**Direction:** Copy out all of the material exactly.

**Data provided:**
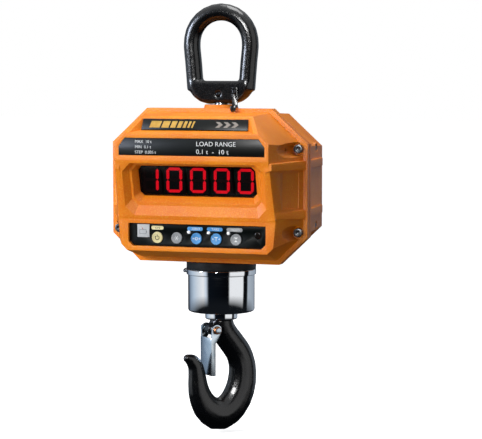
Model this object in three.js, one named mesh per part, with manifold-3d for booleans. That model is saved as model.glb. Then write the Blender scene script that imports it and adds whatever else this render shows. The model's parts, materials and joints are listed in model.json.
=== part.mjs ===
// Hanging crane scale, 10 t: suspension ring, octagonal die-cast housing with a red LED readout and
// five keys, load cell inside, chromed swivel cup, and a swivel hook with a sprung safety latch.
// Millimetres, +Z up, -Y is the side with the display. The origin is the crown inside the ring,
// the line on which the crane's hook carries the scale.

import * as THREE from "three";
import { mergeVertices } from "three/addons/utils/BufferGeometryUtils.js";
import { ConvexGeometry } from "three/addons/geometries/ConvexGeometry.js";
import Module from "manifold-3d";

const wasm = await Module();
wasm.setup();

// ---------------------------------------------------------------- driving dimensions

const GAP = 0.3; // clearance between pieces that touch
const FIT = 0.4; // radial clearance of turning and sliding pieces

// Suspension ring
const RING_BAR = 26; // bar diameter
const RING_INNER_WIDTH = 66; // clear width of the arch
const RING_BASE_WIDTH = 57; // clear width at the flat base
const RING_EYE_HEIGHT = 89.7; // crown to flat base
const RING_BLOCK_HEIGHT = 34.8; // depth of the heavy base block
const RING_BLOCK_FOOT = 40; // flat foot of the block
const RING_BLOCK_THICK = 28; // block thickness along Y
const RING_BLOCK_ROUND = 12; // how far its faces stand in front of its outline
const STUD_D = 20; // threaded stud that the block screws onto
const STUD_DEPTH = 24; // thread length in the block
const CROSS_PIN_D = 6;

// Housing
const HOUSING_TOP = -129.5; // top of the flange
const HOUSING_HEIGHT = 228;
const HOUSING_HALF_WIDTH = 152;
const HOUSING_BOTTOM = HOUSING_TOP - HOUSING_HEIGHT;
const FLANGE_UPPER_CHAMFER = [55, 50.6]; // along X, along Z
const FLANGE_LOWER_CHAMFER = [43, 41];
const FLANGE_THICK = 8;
const FLANGE_LIP = 6; // how far the flange stands out of the shells
const SEAM_Y = -48; // middle of the gasket between the halves
const GASKET_THICK = 1.6;
const WALL = 4;
const REAR_Y = 65; // outer face of the rear wall
const REAR_TAPER_X = 7; // each side comes in by this much at the rear wall
const REAR_TAPER_Z = 4;
const BOSS_RADIUS = 24.5; // boss under the ring's foot
const BOSS_HEIGHT = 4.4; // above the flange
const BOSS_ROOT = 7; // below the flange's top, inside the shell

// Front bezel, seen from the side as a folded face
const BEZEL_HALF_WIDTH = HOUSING_HALF_WIDTH - 35;
const BEZEL_TOP = -139.4;
const BEZEL_TOP_HALF = BEZEL_HALF_WIDTH - 31;
const BEZEL_CHAMFER_END = -178; // where the upper corner cut meets the side
const BEZEL_BOTTOM = HOUSING_BOTTOM + 20.5;
const BEZEL_LOWER_CUT = 9;
const NAME_Y = -110; // top edge of the name face
const BROW_Y = -135; // the most forward, vertical capacity face
const BROW_TOP = -164;
const BROW_BOTTOM = -203;
const KEY_PANEL_LOW = BEZEL_BOTTOM + 7;
const KEY_PANEL_HIGH = KEY_PANEL_LOW + 33;
const SILL_Z = KEY_PANEL_HIGH + 6; // foot of the leaning display face
const KEYS_Y = -112; // vertical key face

// Side ribs and ears
const RIB_CENTRES = [BROW_BOTTOM - 8, SILL_Z + 9];
const RIB_HEIGHT = 15;
const RIB_PROUD = 4;
const SIDE_RECESS = 3;

// Plates, window and keys
const NAME_PLATE = { half: BEZEL_TOP_HALF - 5, low: -160, high: -143, topY: -113, lowY: -119, thick: 1.2 };
const CAPACITY_PLATE = { half: BEZEL_HALF_WIDTH - 6, low: -196, high: -171, cut: 9, thick: 1.2 };
const WINDOW = { half: BEZEL_HALF_WIDTH - 27, low: -261.7, high: -216.4, cut: 6, thick: 3 };
const DISPLAY_MOUTH = { half: BEZEL_HALF_WIDTH - 9, low: SILL_Z + 2, high: BROW_BOTTOM - 4 };
const LEDGE_DEPTH = 9; // depth of the step inside the display mouth
const WINDOW_DEPTH = 19;
const KEY_PANEL = {
  half: BEZEL_HALF_WIDTH - 11.5, low: KEY_PANEL_LOW, high: KEY_PANEL_HIGH, cut: 7, thick: 1.5,
};
const KEY_PANEL_LIP = 2.4; // width of the ledge that carries the panel
const KEY_RECESS = 5;
const KEY_D = 16.5;
const KEY_SKIRT = 1.2; // behind the panel, round each key
const KEY_PITCH = (KEY_PANEL.half - 14.3) / 3;
const KEY_FIRST_X = 43.5 - KEY_PANEL.half;
const KEY_Z = KEY_PANEL.low + KEY_PANEL_LIP + KEY_D / 2 + KEY_SKIRT + 0.65;
const KEY_PROUD = 1.6;
const LAMP_D = 5;
const IR_D = 11;
const DIGIT_HEIGHT = 38.1; // 1.5-inch seven-segment modules
const DIGIT_PITCH = (WINDOW.half - 16.8) / 2;
const DIGIT_WIDTH = DIGIT_PITCH - 4.6;
const DIGIT_DEPTH = 9;

// Fasteners
const SCREW_M8 = { shank: 8, head: 13, headHeight: 8, key: 6 };
const SCREW_PLACES = { x: HOUSING_HALF_WIDTH - 12.5, upper: -187, lower: HOUSING_BOTTOM + 48.5 };
const SIDE_SCREW = {
  shank: 4, head: 7, headHeight: 2.6, y: 25, upper: -189.5, lower: HOUSING_BOTTOM + 53,
};

// Load cell and swivel
const CELL_D = 56;
const CELL_TOP = -144;
const CELL_BOTTOM = HOUSING_BOTTOM + 21.5;
const COLLAR_TOP = HOUSING_BOTTOM - 0.5;
const COLLAR_BOTTOM = COLLAR_TOP - 14;
const BAND_HEIGHT = 8;
const BAND_WALL = 2;
const CUP_D = 100.6;
const CUP_BOTTOM = COLLAR_TOP - 78;
const COLLAR_D = CUP_D + 4.4;
const CUP_WALL = 10;
const CUP_FLOOR = 16;
const HEAD_DISC_HEIGHT = 18; // disc that joins the load cell to the cup
const HOOK_COLLAR_D = 49;
const HOOK_COLLAR_HEIGHT = 12;
const NECK_D = 36.7;
const SHANK_D = 30;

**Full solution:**
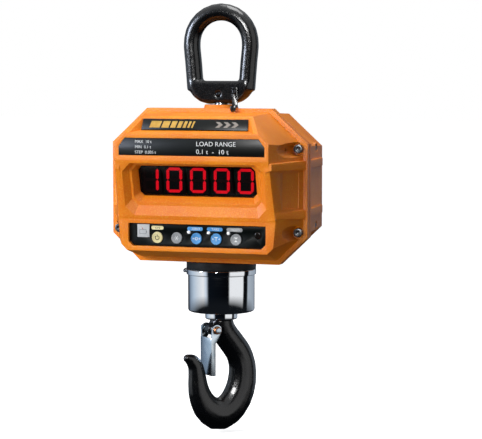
Model this object in three.js, one named mesh per part, with manifold-3d for booleans. That model is saved as model.glb. Then write the Blender scene script that imports it and adds whatever else this render shows. The model's parts, materials and joints are listed in model.json.
=== part.mjs ===
// Hanging crane scale, 10 t: suspension ring, octagonal die-cast housing with a red LED readout and
// five keys, load cell inside, chromed swivel cup, and a swivel hook with a sprung safety latch.
// Millimetres, +Z up, -Y is the side with the display. The origin is the crown inside the ring,
// the line on which the crane's hook carries the scale.

import * as THREE from "three";
import { mergeVertices } from "three/addons/utils/BufferGeometryUtils.js";
import { ConvexGeometry } from "three/addons/geometries/ConvexGeometry.js";
import Module from "manifold-3d";

const wasm = await Module();
wasm.setup();

// ---------------------------------------------------------------- driving dimensions

const GAP = 0.3; // clearance between pieces that touch
const FIT = 0.4; // radial clearance of turning and sliding pieces

// Suspension ring
const RING_BAR = 26; // bar diameter
const RING_INNER_WIDTH = 66; // clear width of the arch
const RING_BASE_WIDTH = 57; // clear width at the flat base
const RING_EYE_HEIGHT = 89.7; // crown to flat base
const RING_BLOCK_HEIGHT = 34.8; // depth of the heavy base block
const RING_BLOCK_FOOT = 40; // flat foot of the block
const RING_BLOCK_THICK = 28; // block thickness along Y
const RING_BLOCK_ROUND = 12; // how far its faces stand in front of its outline
const STUD_D = 20; // threaded stud that the block screws onto
const STUD_DEPTH = 24; // thread length in the block
const CROSS_PIN_D = 6;

// Housing
const HOUSING_TOP = -129.5; // top of the flange
const HOUSING_HEIGHT = 228;
const HOUSING_HALF_WIDTH = 152;
const HOUSING_BOTTOM = HOUSING_TOP - HOUSING_HEIGHT;
const FLANGE_UPPER_CHAMFER = [55, 50.6]; // along X, along Z
const FLANGE_LOWER_CHAMFER = [43, 41];
const FLANGE_THICK = 8;
const FLANGE_LIP = 6; // how far the flange stands out of the shells
const SEAM_Y = -48; // middle of the gasket between the halves
const GASKET_THICK = 1.6;
const WALL = 4;
const REAR_Y = 65; // outer face of the rear wall
const REAR_TAPER_X = 7; // each side comes in by this much at the rear wall
const REAR_TAPER_Z = 4;
const BOSS_RADIUS = 24.5; // boss under the ring's foot
const BOSS_HEIGHT = 4.4; // above the flange
const BOSS_ROOT = 7; // below the flange's top, inside the shell

// Front bezel, seen from the side as a folded face
const BEZEL_HALF_WIDTH = HOUSING_HALF_WIDTH - 35;
const BEZEL_TOP = -139.4;
const BEZEL_TOP_HALF = BEZEL_HALF_WIDTH - 31;
const BEZEL_CHAMFER_END = -178; // where the upper corner cut meets the side
const BEZEL_BOTTOM = HOUSING_BOTTOM + 20.5;
const BEZEL_LOWER_CUT = 9;
const NAME_Y = -110; // top edge of the name face
const BROW_Y = -135; // the most forward, vertical capacity face
const BROW_TOP = -164;
const BROW_BOTTOM = -203;
const KEY_PANEL_LOW = BEZEL_BOTTOM + 7;
const KEY_PANEL_HIGH = KEY_PANEL_LOW + 33;
const SILL_Z = KEY_PANEL_HIGH + 6; // foot of the leaning display face
const KEYS_Y = -112; // vertical key face

// Side ribs and ears
const RIB_CENTRES = [BROW_BOTTOM - 8, SILL_Z + 9];
const RIB_HEIGHT = 15;
const RIB_PROUD = 4;
const SIDE_RECESS = 3;

// Plates, window and keys
const NAME_PLATE = { half: BEZEL_TOP_HALF - 5, low: -160, high: -143, topY: -113, lowY: -119, thick: 1.2 };
const CAPACITY_PLATE = { half: BEZEL_HALF_WIDTH - 6, low: -196, high: -171, cut: 9, thick: 1.2 };
const WINDOW = { half: BEZEL_HALF_WIDTH - 27, low: -261.7, high: -216.4, cut: 6, thick: 3 };
const DISPLAY_MOUTH = { half: BEZEL_HALF_WIDTH - 9, low: SILL_Z + 2, high: BROW_BOTTOM - 4 };
const LEDGE_DEPTH = 9; // depth of the step inside the display mouth
const WINDOW_DEPTH = 19;
const KEY_PANEL = {
  half: BEZEL_HALF_WIDTH - 11.5, low: KEY_PANEL_LOW, high: KEY_PANEL_HIGH, cut: 7, thick: 1.5,
};
const KEY_PANEL_LIP = 2.4; // width of the ledge that carries the panel
const KEY_RECESS = 5;
const KEY_D = 16.5;
const KEY_SKIRT = 1.2; // behind the panel, round each key
const KEY_PITCH = (KEY_PANEL.half - 14.3) / 3;
const KEY_FIRST_X = 43.5 - KEY_PANEL.half;
const KEY_Z = KEY_PANEL.low + KEY_PANEL_LIP + KEY_D / 2 + KEY_SKIRT + 0.65;
const KEY_PROUD = 1.6;
const LAMP_D = 5;
const IR_D = 11;
const DIGIT_HEIGHT = 38.1; // 1.5-inch seven-segment modules
const DIGIT_PITCH = (WINDOW.half - 16.8) / 2;
const DIGIT_WIDTH = DIGIT_PITCH - 4.6;
const DIGIT_DEPTH = 9;

// Fasteners
const SCREW_M8 = { shank: 8, head: 13, headHeight: 8, key: 6 };
const SCREW_PLACES = { x: HOUSING_HALF_WIDTH - 12.5, upper: -187, lower: HOUSING_BOTTOM + 48.5 };
const SIDE_SCREW = {
  shank: 4, head: 7, headHeight: 2.6, y: 25, upper: -189.5, lower: HOUSING_BOTTOM + 53,
};

// Load cell and swivel
const CELL_D = 56;
const CELL_TOP = -144;
const CELL_BOTTOM = HOUSING_BOTTOM + 21.5;
const COLLAR_TOP = HOUSING_BOTTOM - 0.5;
const COLLAR_BOTTOM = COLLAR_TOP - 14;
const BAND_HEIGHT = 8;
const BAND_WALL = 2;
const CUP_D = 100.6;
const CUP_BOTTOM = COLLAR_TOP - 78;
const COLLAR_D = CUP_D + 4.4;
const CUP_WALL = 10;
const CUP_FLOOR = 16;
const HEAD_DISC_HEIGHT = 18; // disc that joins the load cell to the cup
const HOOK_COLLAR_D = 49;
const HOOK_COLLAR_HEIGHT = 12;
const NECK_D = 36.7;
const SHANK_D = 30;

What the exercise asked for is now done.